Sometimes, words just make you smile. Like this one.



So a Lazarus species is one that comes back from the dead, and an Elvis one that only appears to do so. The story here will be a familiar one. According to the Gospel of John, Lazarus of Bethany was brought back to life by Jesus, four days after death—so a Lazarus creature is one that has been declared extinct, but is later found to have clung on to survival and seemingly come back from the brink.


The example we gave on Twitter, the brilliant takahe bird of New Zealand, is just one of a number of these Lazarus species from around the world. In 2018, for example, a camera trap on an island off the coast of Tanzania snapped a picture of the first Zanzibar leopard to have been spotted in 16 years. The same goes for the Vietnamese mouse-deer, which was caught on a camera trap in 2019 for the first time since 1990.


Incredibly, some Lazarus species drop off the map for centuries, not just decades. The woolly flying squirrel, for instance, was previously only known to science thanks to a dozen furs and pelts bought at a market in Pakistan in the nineteenth century. Believed to have long ago been hunted to extinction, a handful of live specimens were caught during a Wildlife Conservation Society expedition to Kashmir in 2004; the species is now officially listed as endangered, not extinct.

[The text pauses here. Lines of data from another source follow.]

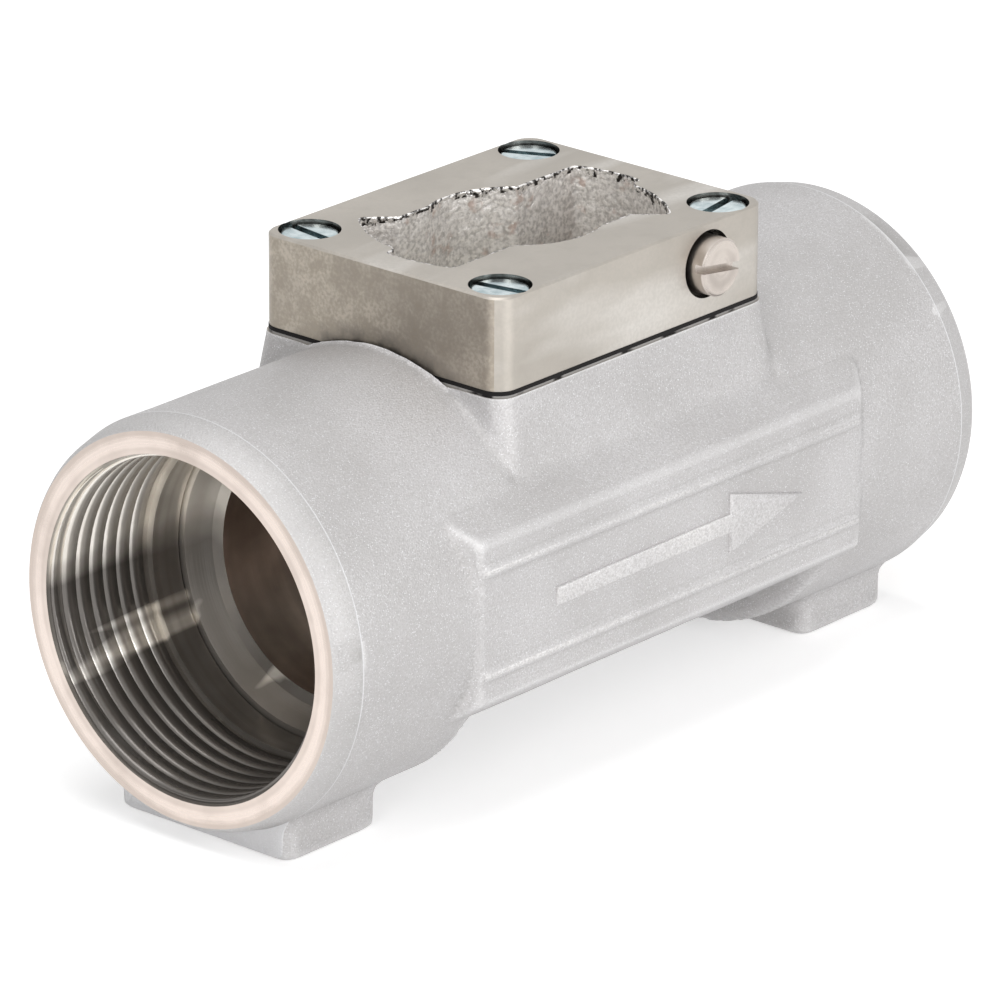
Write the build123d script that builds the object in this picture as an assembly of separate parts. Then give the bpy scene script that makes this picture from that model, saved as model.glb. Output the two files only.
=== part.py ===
from build123d import *
import os
from math import cos, radians, sin, sqrt, tan

# In-line paddle-wheel flow sensor fitting in cast stainless steel, millimetres.
# The pipe runs along X with the inlet at -X, the feet stand on Z = 0 and the sensor axis is Z.
# Everything is modelled about the middle of the pipe axis and raised onto its feet when it is written.

# Pipe body
pipe_length = 119.0
barrel_radius = 25.4
barrel_length = 27.0
bevel_length = 2.5
end_face_radius = 24.1
rim_rounding = 1.2

# Pipe threads (parallel inch thread, nominal 1 1/4) and the flow passage
thread_radius = 20.955
thread_depth = 17.0
lead_in_radius = 21.5
lead_in_depth = 1.2
relief_radius = 20.1
relief_length = 4.5
relief_groove_width = 0.35
relief_groove_depth = 0.35
seat_radius = 19.4
seat_end_radius = 17.4
seat_length = 2.7
seat_chamfer = 0.4
flow_radius = 16.0

# Waist with its two flat side panels
waist_radius = 22.0
panel_length = 71.0
panel_height = 20.4
panel_reach = 25.6
panel_rounding = 0.8
panel_flare = 2.0
panel_flare_depth = 2.6
shoulder_slope = 37.0
underside_slope = 33.0
rib_pitch = 13.0
rib_width = 0.8
rib_height = 0.4

# Neck under the flange
neck_sink = 2.0
neck_overhang = 0.2
neck_draft_along = 0.9
neck_draft_across = 1.7
neck_draft_drop = 10.0
neck_blend = 3.2
pocket_gap = 0.25
blend_inset = 0.03
blend_steps = 8

# Feet
foot_drop = 1.6
foot_length = 16.2
foot_width = 27.4
foot_end_setback = 3.6
foot_corner = 2.0
foot_blend = 1.6
foot_edge = 0.8

# Bayonet flange
flange_length = 49.0
flange_width = 38.0
flange_thickness = 11.6
flange_corner = 2.6
flange_edge = 0.25
opening_radius = 11.0
lobe_radius = 20.6
lobe_low_radius = 18.8
lobe_start = -47.0
lobe_step = -8.0
lobe_flat = 7.1
lobe_shelf = 10.2
lobe_corner = 0.9
lobe_root = 0.4

# Gasket
gasket_thickness = 0.8
gasket_overhang = 0.05
gasket_margin = 0.4

# Cheese-head screws that hold the flange
screw_pitch_along = 40.0
screw_pitch_across = 30.0
screw_size = 4.0
screw_head_diameter = 7.0
screw_head_height = 2.6
screw_head_edge = 0.3
screw_length = 16.0
screw_slot_width = 1.2
screw_slot_depth = 1.1
screw_seat_diameter = 7.6
screw_seat_depth = 3.0
screw_hole_clearance = 0.25
tap_spare_depth = 1.5
thread_clearance = 0.03
screw_turns = (-79.0, 82.0, 10.0, -64.0)

# Locking screw in the side of the flange
lock_position = 13.4
lock_height = 30.6
lock_size = 4.0
lock_head_diameter = 7.2
lock_head_height = 4.2
lock_head_proud = 2.2
lock_head_edge = 0.3
lock_slot_width = 1.0
lock_slot_depth = 1.3
lock_slot_tilt = 8.0
lock_recess_diameter = 8.5
lock_travel = 1.8
lock_stop_gap = 0.1
lock_tip_setback = 0.3

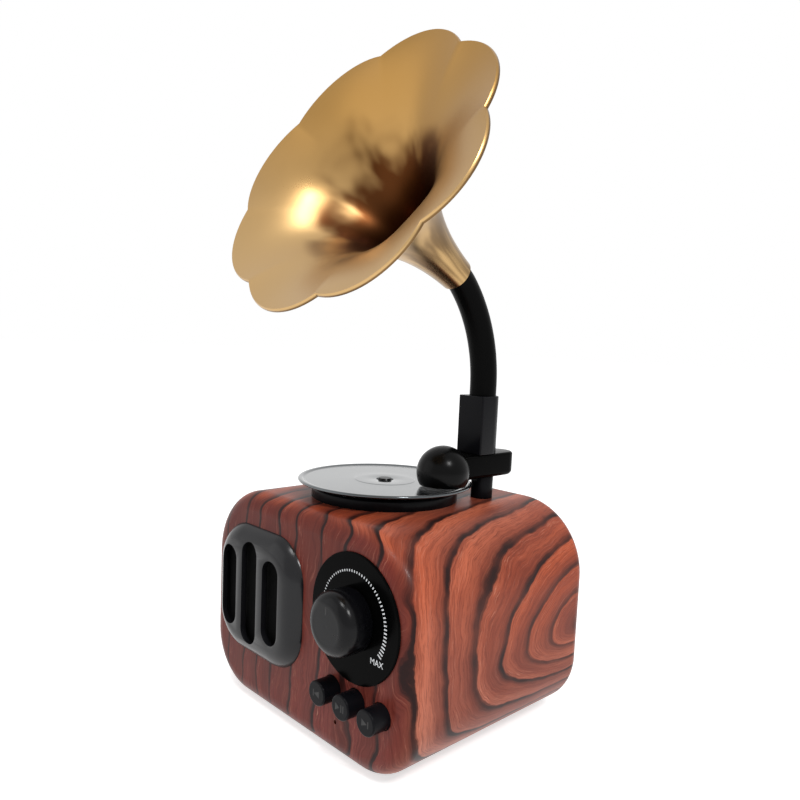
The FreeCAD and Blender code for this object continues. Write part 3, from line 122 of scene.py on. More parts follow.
class Nodes:
    """A short way to build one material's node tree."""

    def __init__(self, name):
        self.material = bpy.data.materials.new(name)
        self.material.use_nodes = True
        self.tree = self.material.node_tree
        self.shader = self.tree.nodes["Principled BSDF"]

    def add(self, kind, **inputs):
        """Add a node. Inputs are matched by position (i0, i1 and so on) or by socket name."""
        node = self.tree.nodes.new("ShaderNode" + kind)
        for key, value in inputs.items():
            if key.startswith("set_"):
                setattr(node, key[4:], value)
        for key, value in inputs.items():
            if key.startswith("set_"):
                continue
            if key[0] == "i" and key[1:].isdigit():
                socket = node.inputs[int(key[1:])]
            else:
                socket = node.inputs[key.replace("_", " ")]
            self.feed(socket, value)
        return node

    def feed(self, socket, value):
        """Link an output to a socket, or set the socket's value."""
        if hasattr(value, "is_output"):
            self.tree.links.new(value, socket)
        else:
            socket.default_value = value

    def math(self, operation, *values):
        node = self.tree.nodes.new("ShaderNodeMath")
        node.operation = operation
        for socket, value in zip(node.inputs, values):
            self.feed(socket, value)
        return node.outputs[0]

    def plus(self, first, second):
        return self.math("ADD", first, second)

    def minus(self, first, second):
        return self.math("SUBTRACT", first, second)

    def times(self, first, second):
        return self.math("MULTIPLY", first, second)

    def over(self, first, second):
        return self.math("DIVIDE", first, second)

    def larger(self, first, second):
        return self.math("MAXIMUM", first, second)

    def mix(self, amount, low, high):
        """Blend two colours."""
        node = self.tree.nodes.new("ShaderNodeMix")
        node.data_type = "RGBA"
        self.feed(node.inputs[0], amount)
        self.feed(node.inputs[6], low)
        self.feed(node.inputs[7], high)
        return node.outputs[2]

    def blend(self, amount, low, high):
        """Blend two numbers."""
        node = self.tree.nodes.new("ShaderNodeMix")
        self.feed(node.inputs[0], amount)
        self.feed(node.inputs[2], low)
        self.feed(node.inputs[3], high)
        return node.outputs[0]

    def span(self, value, low, high, out_low=0.0, out_high=1.0):
        """Map a range of a number to another, with soft ends."""
        node = self.tree.nodes.new("ShaderNodeMapRange")
        node.interpolation_type = "SMOOTHSTEP"
        for socket, amount in zip(node.inputs, (value, low, high, out_low, out_high)):
            self.feed(socket, amount)
        return node.outputs[0]

    def noise(self, vector, scale, detail=2.0, roughness=0.5):
        """Noise from 0 to 1; the scale is in steps to the vector's own unit."""
        node = self.add("TexNoise", Vector=vector, Scale=scale, Detail=detail, Roughness=roughness)
        return node.outputs[0]

    def place(self):
        """X, Y and Z in millimetres, and the same as one vector in metres."""
        vector = self.tree.nodes.new("ShaderNodeTexCoord").outputs["Object"]
        parts = self.add("SeparateXYZ", i0=vector)
        return [self.times(out, 1 / MM) for out in parts.outputs] + [vector]

    def around(self, noise, size):
        """Turn noise about 0.5 into noise about 0 that is size high."""
        return self.times(self.minus(noise, 0.5), size)

    def vector(self, x, y, z):
        return self.add("CombineXYZ", i0=x, i1=y, i2=z).outputs[0]

    def bump(self, height, strength, distance):
        """Relief on the shader's normal, its distance in metres."""
        node = self.add("Bump", Strength=strength, Distance=distance, Height=height)
        self.tree.links.new(node.outputs[0], self.shader.inputs["Normal"])

    def set(self, **inputs):
        """Feed the shader's sockets by name and give the finished material."""
        for key, value in inputs.items():
            self.feed(self.shader.inputs[key.replace("_", " ")], value)
        return self.material


# ---------------------------------------------------------------- wood print, lengths in mm

EDGE_RADIUS = 23.8
RING_PITCH = 13.0
RING_START = 3.0
# An arch's centre is below the edge's start, and lean slopes its top down towards the front.
ARCH = {"below_edge": 16.0, "lean": 0.2, "upper_stretch": 1.38, "lower_stretch": 3.0, "size": 50.0,
        "square_power": 6.0, "round_power": 2.4}
EYE = {"y": 14.0, "z": 30.0, "half_width": 34.0, "half_height": 22.0, "height": 46.0}
FRONT_LINES = {"at_middle": 130.0, "left_extra": 0.38, "sway": 15.0}
WOOD = {
    "side_deep": (0.40, 0.070, 0.024, 1),
    "side_light": (0.56, 0.150, 0.080, 1),
    # painted floor reflection: a paler tone for the low part of the sides
    "side_painted_floor_light": (0.42, 0.165, 0.115, 1),
    "front_deep": (0.10, 0.012, 0.008, 1),
    "front_light": (0.21, 0.040, 0.032, 1),
    "brown_ring": (0.17, 0.03, 0.018, 1),
    "shade": (0.12, 0.026, 0.018, 1),
    "dark_fibre": (0.085, 0.015, 0.011, 1),
    "pale_fibre": (0.52, 0.20, 0.135, 1),
    "pale_streak": (0.60, 0.26, 0.17, 1),
    "line": (0.014, 0.006, 0.006, 1),
}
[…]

Even more extraordinary, the Machu Picchu arboreal chinchilla-rat was believed to have gone extinct in the sixteenth century, before being found living perfectly well in the high-altitude rainforests of Peru in 2014. And the Caspian horse, or khazar, is the only surviving relative of the very first horses ever domesticated by humans, and has a lineage dating back more than 5,000 years. Presumed to have long been bred out of existence, a population of khazars was discovered among a group of peasant farmers living in Iran’s Alborz mountains in 1965.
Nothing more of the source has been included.